We're getting close to wrapping up my series on the different acne types and how to treat them. If you don't know which kind of acne you have, take my quiz to find out. If your acne is mild, you can see my treatment suggestions here, and if it is moderate, you can check out treatments options here.
Severe acne vulgaris can be really painful, both emotionally and physically, but do not despair if this is your diagnosis! There are effective treatment options for you, too. But I'm gonna be straight with you: If this what you have, you must see a dermatologist, because there just isn't much that over-the-counter treatments can do for this kind of acne.

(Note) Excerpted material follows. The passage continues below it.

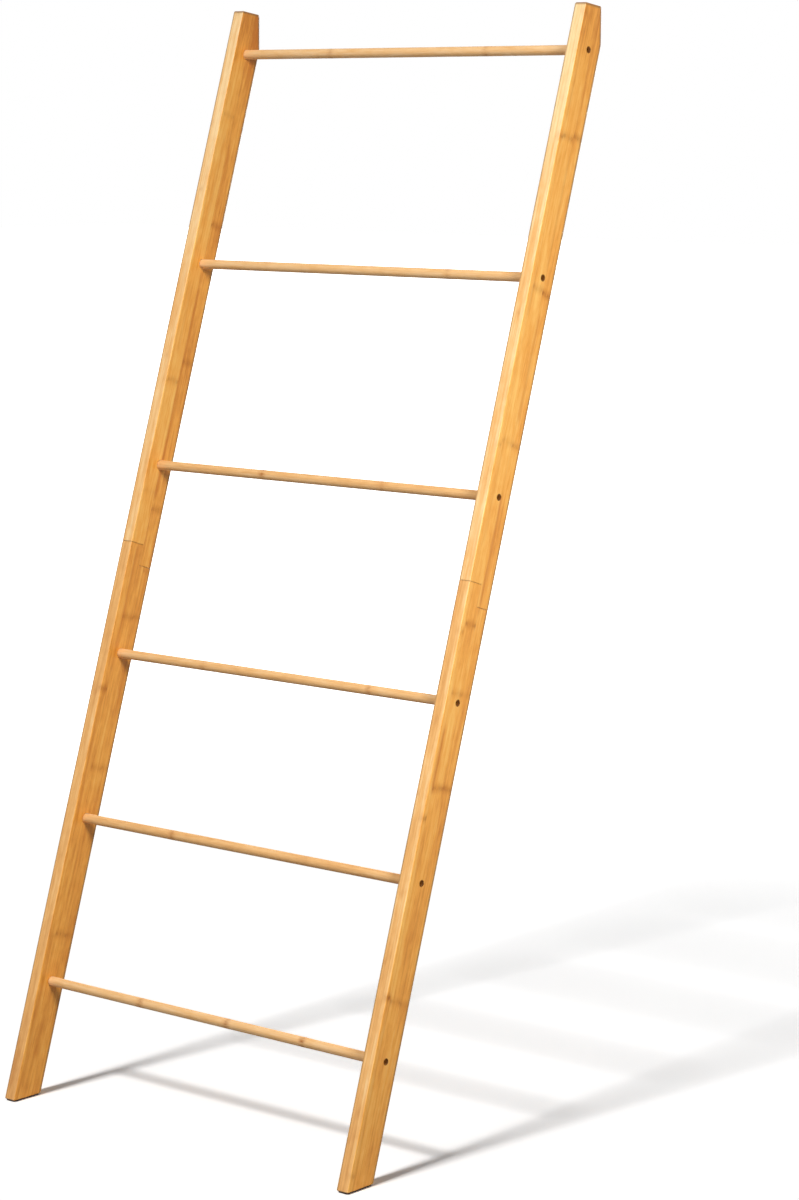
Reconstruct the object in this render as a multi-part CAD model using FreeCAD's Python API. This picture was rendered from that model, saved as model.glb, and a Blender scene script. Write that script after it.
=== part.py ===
import FreeCAD, Part
import math
import os

from FreeCAD import Vector

# A leaning blanket ladder. Two laminated bamboo rails, each made of a lower and an upper
# stave that meet in a half lap near mid length, carry round rungs. Each rung end sits in a
# blind socket and is drawn tight by a socket-head screw, sunk in the rail's outer face.
# A soft pad lies under each foot, and another on the upright bevel that touches the wall.
#
# Millimetres and degrees. +X runs along the rungs, +Y to the wall and +Z up. On a rail,
# "along" is measured from the floor up the front edge, and "back" from the front face
# towards the wall face.

# Stance
LEAN = 17.5  # from upright
RAIL_GAP = 600.0  # clear width between the rails

# Rails
RAIL_LENGTH = 1600.0  # front edge, floor to top corner
RAIL_DEPTH = 50.0
RAIL_THICKNESS = 19.0
EDGE_ROUND = 1.5  # easing of the side edges and of the outline's corners
TOP_SLOPE = 9.5  # top face, off square, rising to the back
BEVEL_DROP = 39.0  # the wall plane meets the back face this far below the top corner

# Half lap that joins the two staves of a rail
LAP_BELOW_MIDDLE = 5.0
LAP_LENGTH = 30.0
LAP_SHOULDER_GAP = 0.4  # left at each tongue's end, so that the long faces close first

# Rungs, from the lowest up. The gaps are shares of the stretch from the lowest to the top
# rung, and widen towards the top.
RUNG_DIAMETER = 14.0
LOWEST_RUNG = 176.0  # up the rail from the floor
TOP_RUNG_DROP = 58.0  # below the rail's top corner
RUNG_GAPS = (235, 240, 277, 299, 315)
SOCKET_CLEARANCE = 0.1  # on the radius

# Socket-head screws, one into each rung end
SCREW_LENGTH = 35.0  # under the head
SCREW_CORE_DIAMETER = 3.2
SCREW_HEAD_DIAMETER = 7.0
SCREW_HEAD_HEIGHT = 3.4
SCREW_KEY_ACROSS = 3.0
SCREW_KEY_FLOOR = 1.4  # metal left in the head under the key socket
SCREW_CLEARANCE = 0.15  # on the radius, round head and core
PILOT_SPARE = 3.0  # depth of the pilot hole beyond the screw's end
COUNTERBORE_DEPTH = 5.2  # from the outer face down to the head's seat
SEAT_WEB = 4.3  # wood between the head's seat and the rung's end

# Pads
FOOT_PAD_THICKNESS = 2.0
WALL_PAD_THICKNESS = 1.5
PAD_INSET = 1.5  # from the edges of the cut that carries the pad
PAD_CORNER = 2.0  # cut off each corner

UP = Vector(0, 0, 1)
TO_WALL = Vector(0, 1, 0)
TO_RIGHT = Vector(1, 0, 0)

SIN = math.sin(math.radians(LEAN))
COS = math.cos(math.radians(LEAN))
HALF_GAP = RAIL_GAP / 2
OUTER_FACE = HALF_GAP + RAIL_THICKNESS
HEAD_SEAT = OUTER_FACE - COUNTERBORE_DEPTH
HEAD_TOP = HEAD_SEAT + SCREW_HEAD_HEIGHT
SOCKET_FLOOR = HEAD_SEAT - SEAT_WEB
RAIL_MIDDLE = RAIL_DEPTH / 2  # behind the front face, for the rungs and the half lap
LAP_CENTRE = RAIL_LENGTH / 2 - LAP_BELOW_MIDDLE
WALL_PLANE = (RAIL_LENGTH - BEVEL_DROP) * SIN + RAIL_DEPTH * COS
BEVEL_PLANE = WALL_PLANE - WALL_PAD_THICKNESS


def rail_point(along, back, x=0.0):
    """The point at a place along a rail and a depth behind its front face."""
    return Vector(x, along * SIN + back * COS, along * COS - back * SIN)


def foot_corner(back):
    """Where the line at this depth meets the level foot cut."""
    return rail_point((FOOT_PAD_THICKNESS + back * SIN) / COS, back)


def bevel_foot():
    """Where the upright bevel meets the back face."""
    return rail_point((BEVEL_PLANE - RAIL_DEPTH * COS) / SIN, RAIL_DEPTH)


def bevel_top():
    """Where the upright bevel meets the sloping top face."""
    slope = math.radians(TOP_SLOPE)
    run = (BEVEL_PLANE - RAIL_LENGTH * SIN) / math.cos(math.radians(LEAN) - slope)
    return rail_point(RAIL_LENGTH + run * math.sin(slope), run * math.cos(slope))


def rung_places():
    """How far along the rail each rung sits, from the lowest up."""
    share = (RAIL_LENGTH - TOP_RUNG_DROP - LOWEST_RUNG) / sum(RUNG_GAPS)
    places = [LOWEST_RUNG]
    for gap in RUNG_GAPS:
        places.append(places[-1] + gap * share)
    return places


def eased(outline, size):
    """The same outline with each corner cut off at this distance along both of its sides."""
    points = []
    for index, corner in enumerate(outline):
        before = outline[index - 1]
        after = outline[(index + 1) % len(outline)]
        points.append(corner + (before - corner).normalize() * size)
        points.append(corner + (after - corner).normalize() * size)
    return points


def extruded(outline, reach):
    """A solid of one flat outline, drawn out along a vector."""
    return Part.Face(Part.makePolygon(outline + outline[:1])).extrude(reach)


def prism(side_view, x_from, x_to):
    """A solid of one outline in the side view, from one X to another."""
    start = [Vector(x_from, point.y, point.z) for point in side_view]
    return extruded(start, TO_RIGHT * (x_to - x_from))


def rod(x_from, x_to, radius, place):
    """A cylinder from one X up to another, on the axis of the rung at this place."""
    return Part.makeCylinder(radius, x_to - x_from, rail_point(place, RAIL_MIDDLE, x_from), TO_RIGHT)


def mirrored(shape):
    """The same piece on the left side."""
    return shape.mirror(Vector(0, 0, 0), TO_RIGHT)


def rail_blank():
    """A whole right rail with eased edges, before any hole or joint is cut."""
    outline = [foot_corner(0), rail_point(RAIL_LENGTH, 0), bevel_top(), bevel_foot(), foot_corner(RAIL_DEPTH)]
    blank = prism(eased(outline, EDGE_ROUND), HALF_GAP, OUTER_FACE)
    side_edges = [edge for edge in blank.Edges if edge.BoundBox.XLength < EDGE_ROUND]
    return blank.makeFillet(EDGE_ROUND, side_edges)


def rung_holes(place):
    """Socket, screw hole and counterbore, bored into the right rail for one rung."""
    socket = rod(HALF_GAP - EDGE_ROUND, SOCKET_FLOOR, RUNG_DIAMETER / 2 + SOCKET_CLEARANCE, place)
    core = rod(SOCKET_FLOOR, HEAD_SEAT, SCREW_CORE_DIAMETER / 2 + SCREW_CLEARANCE, place)
    head = rod(HEAD_SEAT, OUTER_FACE + EDGE_ROUND, SCREW_HEAD_DIAMETER / 2 + SCREW_CLEARANCE, place)
    return [socket, core, head]


def bored_rail():
    """The right rail with the holes for all its rungs."""
    holes = []
    for place in rung_places():
        holes.extend(rung_holes(place))
    return rail_blank().cut(holes)


def above_lap(shoulder_lift):
    """The space above the stepped line of the half lap, with both shoulders lifted."""
    front_shoulder = LAP_CENTRE + LAP_LENGTH / 2 + shoulder_lift
    back_shoulder = LAP_CENTRE - LAP_LENGTH / 2 + shoulder_lift
    beyond_top = RAIL_LENGTH + RAIL_DEPTH
    before_front = -RAIL_DEPTH
    behind_back = 2 * RAIL_DEPTH
    outline = [
        rail_point(front_shoulder, before_front),
        rail_point(front_shoulder, RAIL_MIDDLE),
        rail_point(back_shoulder, RAIL_MIDDLE),
        rail_point(back_shoulder, behind_back),
        rail_point(beyond_top, behind_back),
        rail_point(beyond_top, before_front),
    ]
    return prism(outline, 0, OUTER_FACE + RAIL_THICKNESS)


def staves():
    """The lower and the upper stave of the right rail, each with its tongue."""
    rail = bored_rail()
    lower = rail.cut(above_lap(-LAP_SHOULDER_GAP / 2))
    upper = rail.common(above_lap(LAP_SHOULDER_GAP / 2))
    return lower, upper


def rung(place):
    """One rung: a dowel that reaches both socket floors, with a pilot hole in each end."""
    dowel = rod(-SOCKET_FLOOR, SOCKET_FLOOR, RUNG_DIAMETER / 2, place)
    pilot_end = HEAD_SEAT - SCREW_LENGTH - PILOT_SPARE
    pilot = rod(pilot_end, SOCKET_FLOOR, SCREW_CORE_DIAMETER / 2 + SCREW_CLEARANCE, place)
    return dowel.cut([pilot, mirrored(pilot)])


def key_socket(place):
    """The hexagonal hole for the key, cut in from the head's outer end."""
    corner_radius = SCREW_KEY_ACROSS / 2 / math.cos(math.radians(30))
    centre = rail_point(place, RAIL_MIDDLE)
    corners = []
    for turn in range(0, 360, 60):
        angle = math.radians(turn)
        corners.append(centre + Vector(0, math.cos(angle), math.sin(angle)) * corner_radius)
    return prism(corners, HEAD_SEAT + SCREW_KEY_FLOOR, HEAD_TOP)


def screw(place):
    """The screw in the right end of a rung: a head with its key socket, and the core."""
    head = rod(HEAD_SEAT, HEAD_TOP, SCREW_HEAD_DIAMETER / 2, place)
    core = rod(HEAD_SEAT - SCREW_LENGTH, HEAD_SEAT, SCREW_CORE_DIAMETER / 2, place)
    return head.fuse(core).cut(key_socket(place))


def pad(from_corner, to_corner, length_axis, reach):
    """A flat pad on a cut of the right rail, drawn in from the cut's edges on all sides."""
    side = TO_RIGHT * (RAIL_THICKNESS - 2 * PAD_INSET)
    end = length_axis * ((to_corner - from_corner).dot(length_axis) - 2 * PAD_INSET)
    start = from_corner + TO_RIGHT * (HALF_GAP + PAD_INSET) + length_axis * PAD_INSET
    outline = [start, start + side, start + side + end, start + end]
    return extruded(eased(outline, PAD_CORNER), reach)


def foot_pad():
    """The pad under the right rail's level foot cut."""
    return pad(foot_corner(0), foot_corner(RAIL_DEPTH), TO_WALL, UP * -FOOT_PAD_THICKNESS)


def wall_pad():
    """The pad on the right rail's upright bevel."""
    return pad(bevel_foot(), bevel_top(), UP, TO_WALL * WALL_PAD_THICKNESS)


def pieces():
    """Every node's name with its shape, standing on the floor."""
    lower, upper = staves()
    right_side = {"rail_lower": lower, "rail_upper": upper,
                  "foot_pad": foot_pad(), "wall_pad": wall_pad()}
    named = {}
    for name, shape in right_side.items():
        named["right_" + name] = shape
        named["left_" + name] = mirrored(shape)
    for number, place in enumerate(rung_places(), start=1):
        named[f"rung_{number}"] = rung(place)
        named[f"rung_{number}_screws"] = Part.Compound([screw(place), mirrored(screw(place))])
    return named


def write_parts(named):
    """Centres the footprint on the origin and writes one STEP file for each node."""
    footprint = Part.Compound(list(named.values())).BoundBox
    to_origin = TO_WALL * -footprint.Center.y
    os.makedirs("parts", exist_ok=True)
    for name, shape in named.items():
        shape.translate(to_origin)
        shape.exportStep(f"parts/{name}.step")


write_parts(pieces())
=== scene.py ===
import math
import random
from collections import namedtuple

import bpy
from mathutils import Matrix, Vector


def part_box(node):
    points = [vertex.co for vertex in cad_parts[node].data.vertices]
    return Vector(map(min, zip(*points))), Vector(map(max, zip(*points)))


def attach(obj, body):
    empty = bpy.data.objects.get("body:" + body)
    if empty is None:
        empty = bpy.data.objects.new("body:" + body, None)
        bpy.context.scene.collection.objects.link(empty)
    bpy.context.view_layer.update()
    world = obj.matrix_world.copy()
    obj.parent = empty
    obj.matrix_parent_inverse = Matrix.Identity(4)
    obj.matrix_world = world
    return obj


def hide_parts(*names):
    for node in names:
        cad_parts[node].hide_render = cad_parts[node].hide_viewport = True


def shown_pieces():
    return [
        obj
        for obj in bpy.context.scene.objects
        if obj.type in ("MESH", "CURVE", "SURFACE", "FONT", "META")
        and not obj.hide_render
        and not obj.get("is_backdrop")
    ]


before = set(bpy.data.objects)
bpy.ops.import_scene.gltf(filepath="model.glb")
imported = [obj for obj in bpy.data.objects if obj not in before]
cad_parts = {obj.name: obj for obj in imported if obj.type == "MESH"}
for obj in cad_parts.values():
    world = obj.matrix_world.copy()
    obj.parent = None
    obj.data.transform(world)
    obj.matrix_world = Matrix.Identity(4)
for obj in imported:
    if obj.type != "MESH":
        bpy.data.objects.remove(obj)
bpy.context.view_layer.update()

# A leaning blanket ladder in laminated bamboo, seen from its right front on a white floor.
# Metres, in the frame of the solids: +X along the rungs, +Y to the wall, +Z up. The rails are
# the solids themselves under a bamboo material. The rungs, screws and pads are finer pieces
# that take the place of their solids.

MM = 0.001

# How a rail lies in the frame
LEAN = math.radians(17.5)
FOOT_SHIFT = 259.085 * MM  # from the front foot corner back to the frame's origin
HALF_GAP = 300 * MM
RAIL_THICKNESS = 19 * MM
RAIL_DEPTH = 50 * MM
RUNG_PLACES = (176, 411, 651, 928, 1227, 1542)  # millimetres up a rail
LAP_FRONT = 810 * MM  # shoulder of the half lap in the front half
LAP_BACK = 780 * MM  # and in the back half
LAYER = RAIL_THICKNESS / 3  # a rail is glued from three layers of strips
TOP_SLOPE = math.radians(9.5)  # of the top end, off square
BEVEL_PLANE = 515.59 * MM  # of the upright bevel, ahead of the front foot corner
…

Just a quick refresher: Severe acne vulgaris consists of cysts and nodules. Nodules are solid, dome-shaped lesions. They're inflamed and painful, they extend into deeper layers of the skin, and they may cause tissue destruction that results in scarring. A cyst is a sac-like lesion containing liquid or semiliquid material consisting of white blood cells, dead cells, and bacteria. It is larger than a pustule, may be severely inflamed, extends into deeper layers of the skin, may be very painful, and can result in scarring. Cysts and nodules often occur together in a severe form of acne called nodulocystic. If that describes your acne, see your treatment options when you read more.
- Retinoids: This is the most common, and most proven effective treatment for severe nodulocystic acne. Retinoids come in two forms: oral and topical. Topical retinoids are better suited for mild to moderate acne, but for severe acne, an oral retinoid like Accutane can be a lifesaver as it actually reduces sebum production (often permanently). To read more about what retinoids are and what they can do for your skin, check out this post. To find out more about how Accutane works and decide whether or not it's for you, check out this post.
- Hormone therapy: Since it is known that male hormones can play a role in the overproduction of sebum, females may benefit from certain combinations of estrogen medications such as birth control. In fact, as this study shows, hormonal birth control pills can significantly reduce the appearance of acne lesions in up to three-quarters of cases studied. To see more about the pill and acne, check out this post.
- In-office options: Not as scary as it sounds, I promise! If you need immediate relief from a particularly painful or unsightly cyst, you can visit your doctor for a cortisone shot. It is injected directly into the inflamed lesion, and eliminates the painful swelling and redness in a jiffy. It's not a miracle cure, though, as it does not treat the underlying causes of acne. It is also painful, and too much cortisone can have unpleasant side effects like nausea and headaches. A doctor can also treat large and painful lesions with cryotherapy, which is essentially freezing them off using liquid nitrogen. This can be quite painful, but the cyst will disappear immediately. Side effects can be a bit rough, including peeling, blistering, and swelling, so this is best to only use in extreme cases of unbearable cysts.
- Surgery: Not as scary as it sounds, but still only for use in extreme cases on cysts that have not responded to any other treatment. Your doctor will use a sharp instrument to drain the lesion of pus, oil, and bacteria, which relieves the pain and pressure while speeding up the healing time.
Some things to keep in mind if you are suffering from severe acne: First of all, there is hope! Do not despair if your skin doesn't respond to the same cleanser or antibiotics that worked wonders on your friend's skin. Everyone's skin chemistry is different. And I cannot stress this enough: You must see a doctor if you have cystic acne. I know it can be pricey, but think about all the money you will save on makeup if you address the source of the problem, not to mention the priceless mental relief of having clear skin. Let me know if anyone has tried any of the above treatments, as I would be interested to hear your stories.